# RECORDS
· · ·

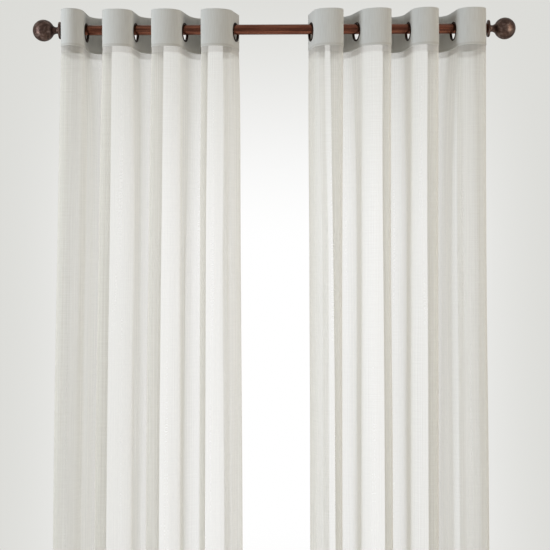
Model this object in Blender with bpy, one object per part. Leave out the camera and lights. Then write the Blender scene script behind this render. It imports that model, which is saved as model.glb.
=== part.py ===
# A pair of sheer voile curtain panels with eyelet headings, on a round rod with ball finials.
# Lengths are in metres unless a name or a note says otherwise. X runs along the rod, +Y goes
# back from the viewer, +Z is up, and the origin is the middle of the rod's axis.

from collections import namedtuple
from math import atan2, cos, pi, radians, sin, sqrt

import bmesh
import bpy
from mathutils import Matrix, Vector

MM = 0.001
GAP = 0.3 * MM  # between neighbouring pieces
MERGE_DISTANCE = 0.001 * MM

# Rod: a 1 inch tube.
ROD_RADIUS = 12.7 * MM
ROD_WALL = 1.2 * MM
ROD_LENGTH = 1082 * MM
ROD_SIDES = 28

# Finial, from the tube's end outwards.
SPIGOT_LENGTH = 28 * MM
SPIGOT_RADIUS = ROD_RADIUS - ROD_WALL - GAP
COLLAR_RADIUS = 21.5 * MM
COLLAR_LENGTH = 5 * MM
COLLAR_EDGE = 1.4 * MM
NECK_LENGTH = 15 * MM
NECK_FOOT_RADIUS = 11.6 * MM  # where the neck's cove leaves the collar
COVE_PULLS = (6.4 * MM, 8 * MM)  # radii that the cove is drawn towards, which waist it to 8.6 mm
COVE_STEPS = 5
BALL_RADIUS = 27.3 * MM
BALL_MEETS_NECK = 12.5 * MM  # radius of the circle where the neck's cove meets the ball
FINIAL_SIDES = 28
BALL_STEPS = 11

# Cloth panels, as cut and sewn: 50 x 84 inches each.
PANEL_WIDTH = 1270 * MM
PANEL_LENGTH = 2134 * MM
VOILE_THICKNESS = 1.5 * MM
HEADING_THICKNESS = 2.2 * MM
HEADING_TOP = 43 * MM
HEADING_HEIGHT = 93 * MM
HEADING_BOTTOM = HEADING_TOP - HEADING_HEIGHT
HEM_Z = HEADING_TOP - PANEL_LENGTH

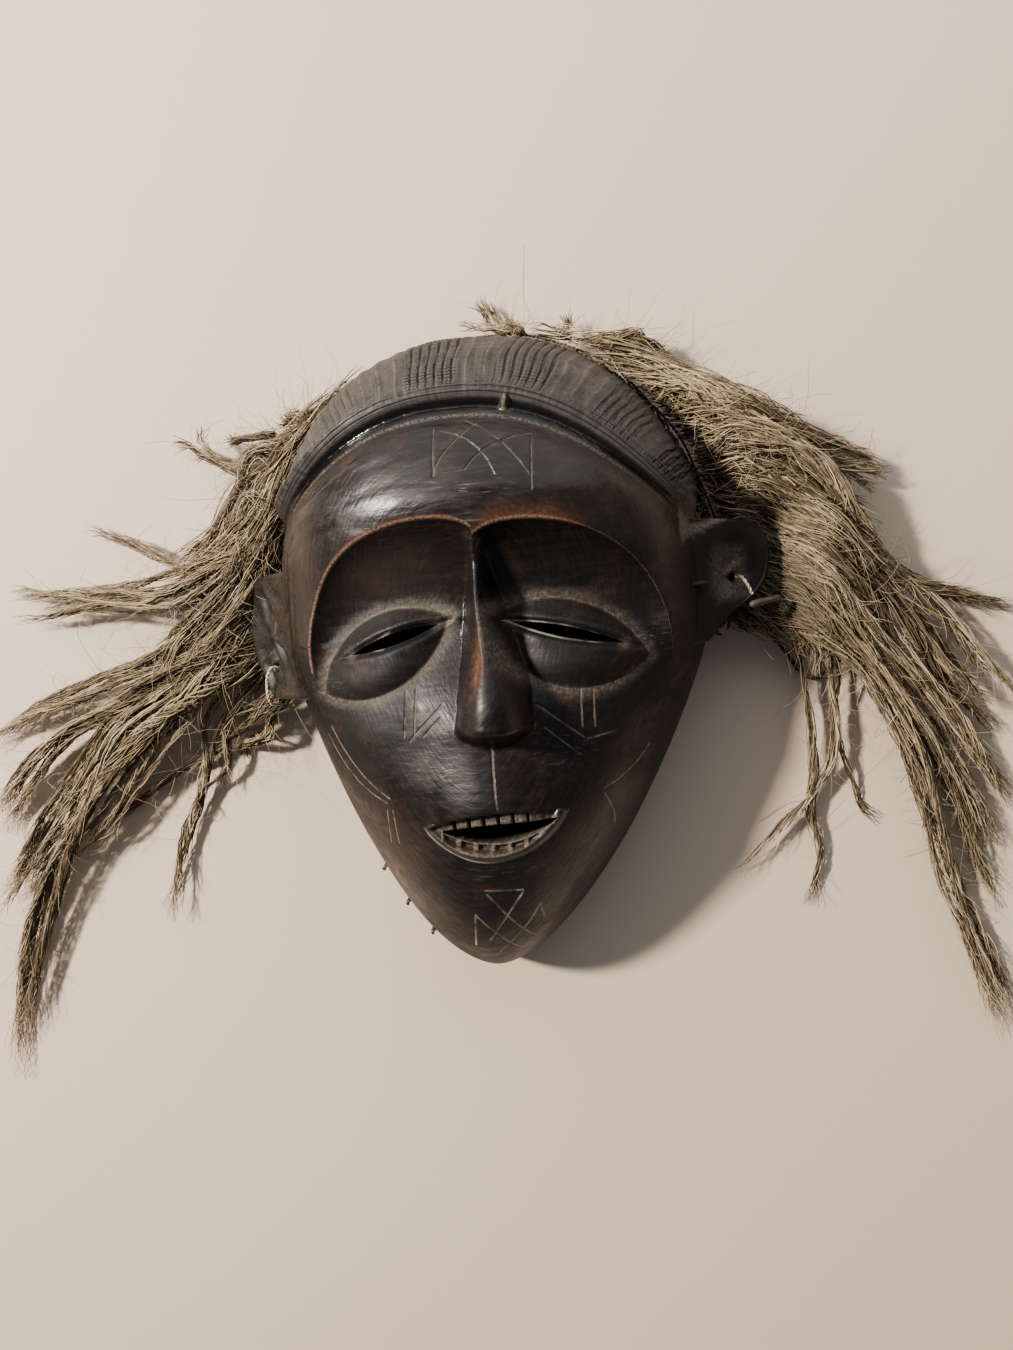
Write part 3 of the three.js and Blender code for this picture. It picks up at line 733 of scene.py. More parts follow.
def ear_blank(ear):
    """The ear in rings: its front from the middle outwards, its edge, and its back inwards again."""
    outline = ear_outline(ear)
    middle = np.array([0.5 * ear["reach"], -1.0])
    edge = np.clip(8.5 - 0.17 * np.maximum(0, outline[:, 0]), 2.4, 9) * 0.5

    def flat(share):
        return middle + share * (outline - middle)

    rings = [(flat(share), ear_front(ear, flat(share), share)) for share in EAR_RINGS]
    for turn in np.linspace(0.15, 0.85, 5) * math.pi:
        rings.append((flat(0.975 + 0.025 * math.sin(turn)), EAR_FACE - edge * (1 - math.cos(turn))))
    for share in EAR_RINGS[::-1]:
        back = 2 * edge + (EAR_THICKNESS - 2 * edge) * smooth(1, 0.55, share)
        rings.append((flat(share), EAR_FACE - back))
    rings = [np.column_stack(ring) for ring in rings]
    return skin("ear_blank", ear_place(ear, rings), ear["side"] > 0)


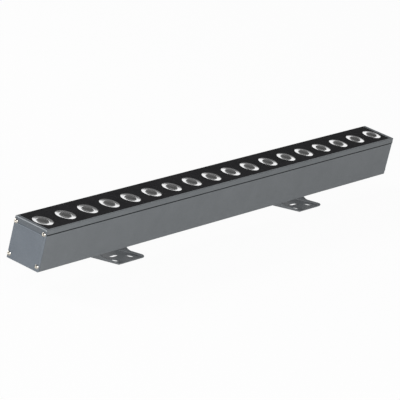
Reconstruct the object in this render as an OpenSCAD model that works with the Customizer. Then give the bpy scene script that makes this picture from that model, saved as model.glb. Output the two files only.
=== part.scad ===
// Linear wall washer: an extruded lamp body with a row of domed lenses in a black cover plate,
// clamped by its bottom channel to two tilting sheet-metal brackets.
// The origin lies on the mounting surface, midway between the two brackets' centre slots.
// X runs along the lamp, the front is towards -Y and Z points up.

/* [Lamp body] */
// Length over the two end caps
body_length = 1000; // [800:10:1400]
// Width of the extruded housing
body_width = 62; // [60:1:76]
// Height of the extruded housing
body_height = 69; // [67:1:90]
// Wall beside the cover plate, seen from above as the lip round it
lip_wall = 3; // [2.75:0.25:4.25]
// Side wall of the board bay and the driver chamber
side_wall = 2.6; // [2:0.2:3.4]
// Floor beside the bracket channel
floor_wall = 2.6; // [2:0.2:3.6]
// Web that carries the light boards
web_wall = 3; // [2:0.5:4]
// Rounding of the long outer edges
edge_r = 1; // [0.5:0.25:1.5]
// Height of the band above the shadow groove
band_h = 8.4; // [7:0.2:10]
// Height of the shadow groove
groove_h = 1.5; // [1:0.25:2]
// Depth of the shadow groove
groove_d = 1; // [0.5:0.1:1.2]

/* [Bracket channel] */
// Width of the channel's mouth in the underside
channel_mouth = 6.6; // [6.4:0.1:7.4]
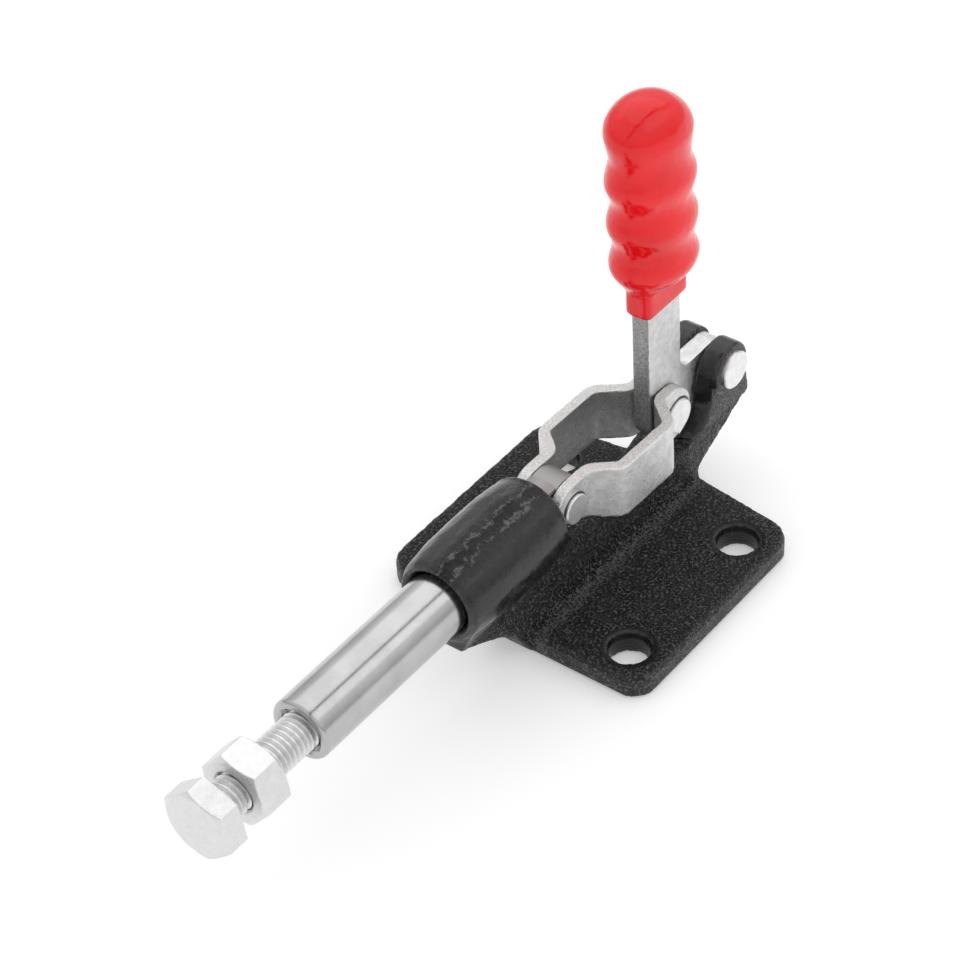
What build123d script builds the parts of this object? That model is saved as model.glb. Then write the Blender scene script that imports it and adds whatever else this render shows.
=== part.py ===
from build123d import *
import math
import os

# Push-pull toggle clamp on a flanged base. Frame: +X is the way the plunger pushes,
# +Z is up from the mounting face. The origin is on the underside of the base, under the
# plunger axis and midway between the front and rear mounting holes. Sizes in mm. The
# handle stands upright, with the plunger out.

# ---- base flange ----
BASE_NEAR_MARGIN = 9.5
BASE_FAR_MARGIN = 12.5
BASE_FRONT_MARGIN = 9.05
BASE_REAR_MARGIN = 10.25
BASE_REAR_BULGE = 4.2
BASE_REAR_MID_Y = 7.0
BASE_T = 6.5
BASE_CORNER_R = 6.5
BASE_EDGE_R = 0.8
HOLE_DX = 45.5
HOLE_NEAR_Y = 28.5
HOLE_FAR_Y = 25.5
HOLE_R = 5.0
HOLE_EDGE_R = 0.6

# ---- spine that carries barrel and ears ----
SPINE_TOP_Z = 18.7
SPINE_TOP_HALF = 4.8
SPINE_ROOT_HALF = 5.4
SPINE_FILLET = 4.0
SPINE_EDGE_R = 1.2
SPINE_REAR_INSET = 0.7

# ---- barrel, its web and the plunger ----
AXIS_Z = 32.3
PLUNGER_R = 8.0
BORE_CLEAR = 0.05
BARREL_REAR_X = 21.2
BARREL_LEN = 36.7
BARREL_REAR_R = 11.3
BARREL_SHOULDER_R = 12.05
BARREL_MID_R = 12.25
BARREL_NECK_R = 11.85
BARREL_NOSE_R = 11.15
BARREL_NOSE_LEN = 1.9
BARREL_REAR_EDGE = 0.5
BARREL_LIP_W = 0.5
SHOULDER_SHARE = 0.16
MID_SHARE = 0.4
NECK_SHARE = 0.2
BORE_MOUTH_R = 9.5
BORE_MOUTH_DEPTH = 1.4
WEB_HALF = 6.0
WEB_NOSE_INSET = 0.9
WEB_NOSE_Z = 19.7
WEB_BEND_X = 44.6
WEB_BEND_Z = 13.4
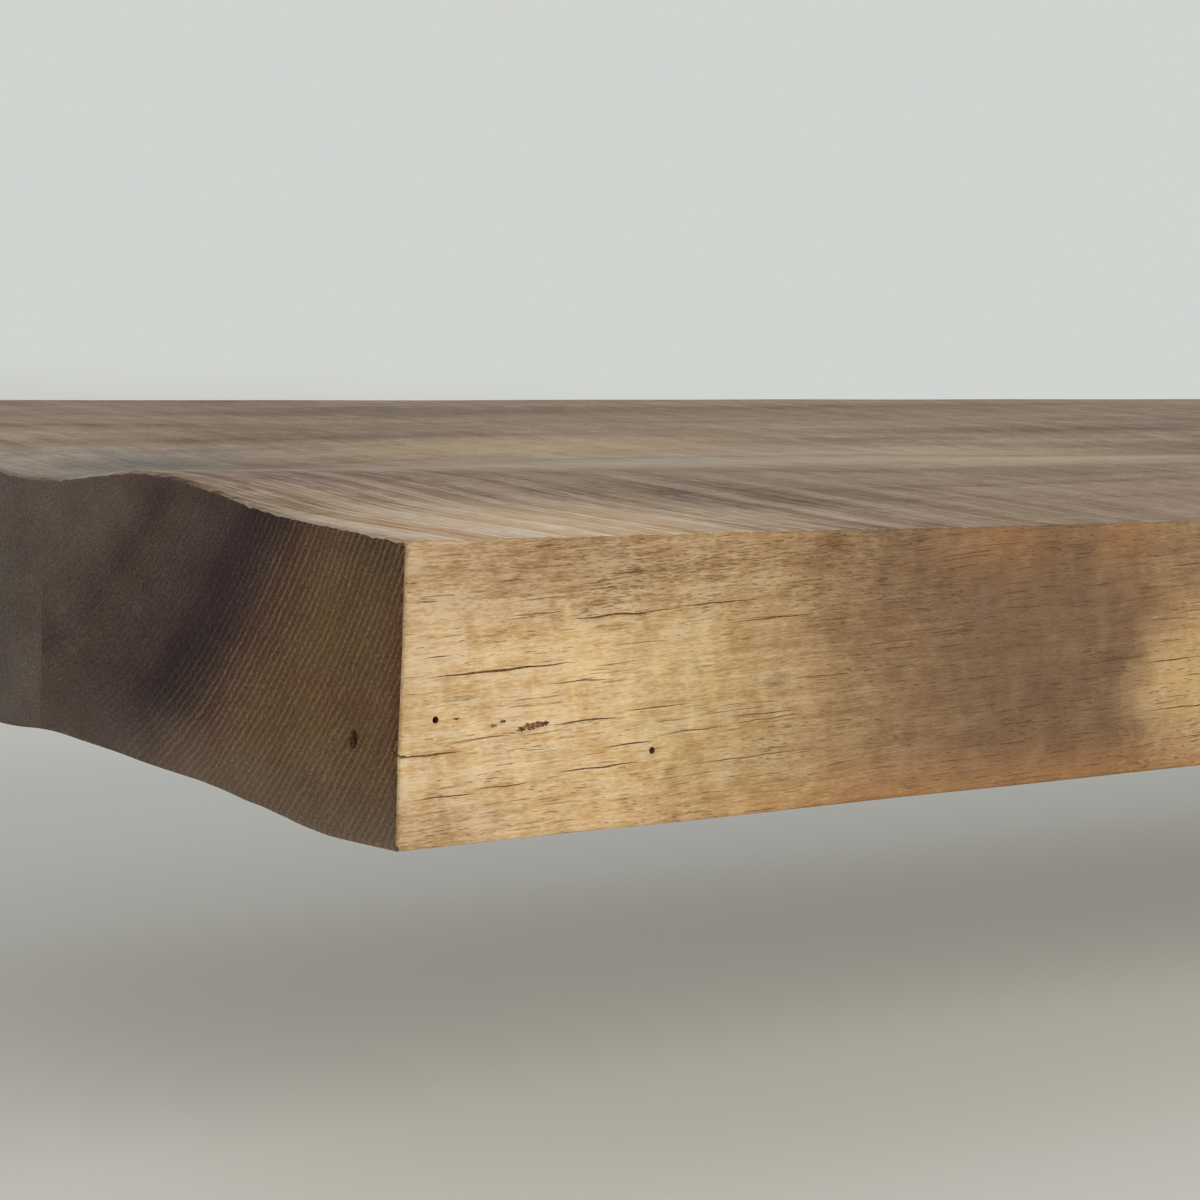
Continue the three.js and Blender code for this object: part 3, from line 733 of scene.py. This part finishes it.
def plate_recess():
    """The cutter for the plate's recess, which leaves play all round the plate."""
    play, corner = 1, 5
    deep = PLATE + play
    size = (PLATE_LENGTH + 2 * play, deep + PAST, PLATE_HEIGHT + 2 * play)
    form = block(size, (0, (PAST - deep) / 2, 0))
    corners = [e for e in form.edges if abs(e.verts[0].co.y - e.verts[1].co.y) > 1]
    bmesh.ops.bevel(form, geom=corners, offset=corner, affect="EDGES", segments=8, profile=0.5, material=-1)
    for face in form.faces:
        face.material_index = BORED
    return form


def check(start, end, level, width, rise, bend=0.25):
    """A drying check in the front edge: a thin wedge that tapers at both ends and follows the fibres."""
    form = bmesh.new()
    bmesh.ops.create_cube(form, size=1)
    lines = [e for e in form.edges if abs(e.verts[0].co.x - e.verts[1].co.x) > 0.5]
    cuts = max(6, int((end - start) / 1.6))
    bmesh.ops.subdivide_edges(form, edges=lines, cuts=cuts)
    for vert in form.verts:
        share = vert.co.x + 0.5
        inside = vert.co.y + 0.5
        side = vert.co.z * 2
        along = start + share * (end - start)
        open_share = math.sin(math.pi * min(max(share, 0.004), 0.996)) ** 0.6
        half = 0.5 * width * open_share * (0.7 + 0.6 * rough(along / 3, level, 20)) + 0.01
        wander = bend * (rough(along / 5, level, 40) - 0.5) * 2
        vert.co = (
            along,
            -0.5 + inside * (0.62 + front_bow(along) + 1.2 * width * open_share),
            level + rise * (along - start) + wander + side * half * (1.3 - inside),
        )
    place_on_front(form)
    return form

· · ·

# PROBLEM
Collect each line containing the string "which".

# SOLVED EXERCISE
Model this object in Blender with bpy, one object per part. Leave out the camera and lights. Then write the Blender scene script behind this render. It imports that model, which is saved as model.glb.
COVE_PULLS = (6.4 * MM, 8 * MM)  # radii that the cove is drawn towards, which waist it to 8.6 mm
    """The cutter for the plate's recess, which leaves play all round the plate."""